## Written request
Output a single figure: the number of lines in which the word "materials" appears.

## Source material
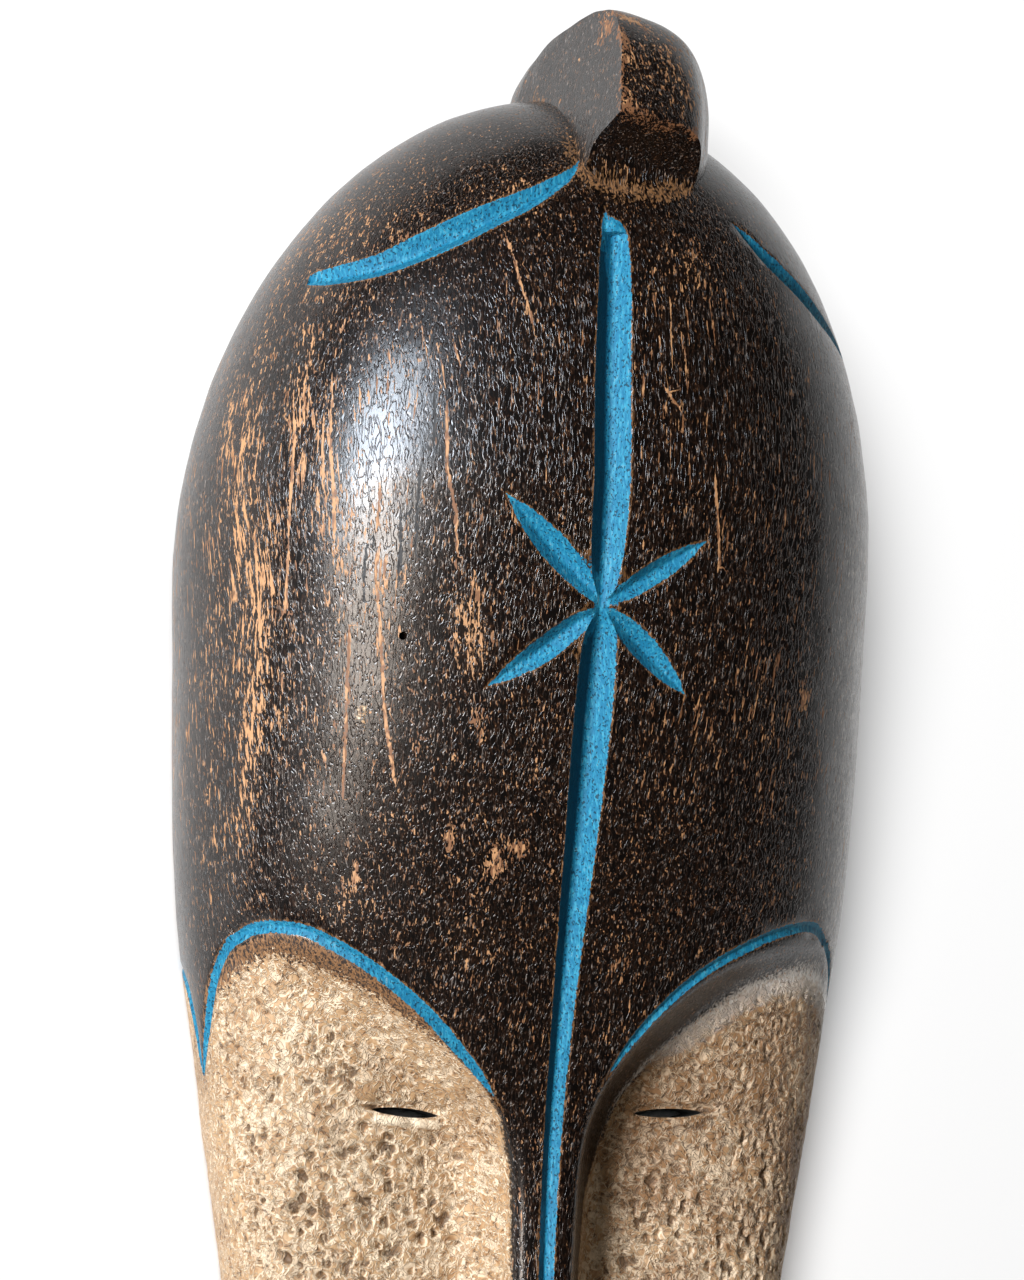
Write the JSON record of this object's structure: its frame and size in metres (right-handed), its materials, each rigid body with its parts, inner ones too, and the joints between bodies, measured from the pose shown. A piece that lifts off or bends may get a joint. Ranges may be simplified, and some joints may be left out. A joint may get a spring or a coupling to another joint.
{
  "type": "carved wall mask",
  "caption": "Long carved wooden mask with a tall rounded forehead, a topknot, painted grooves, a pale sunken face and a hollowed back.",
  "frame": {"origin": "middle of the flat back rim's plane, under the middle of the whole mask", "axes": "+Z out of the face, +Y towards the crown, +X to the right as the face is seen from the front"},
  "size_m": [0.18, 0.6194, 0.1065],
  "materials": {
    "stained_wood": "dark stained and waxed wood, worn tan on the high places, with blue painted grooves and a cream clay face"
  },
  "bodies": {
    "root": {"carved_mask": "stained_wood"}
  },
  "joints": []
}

## Solution to the problem
2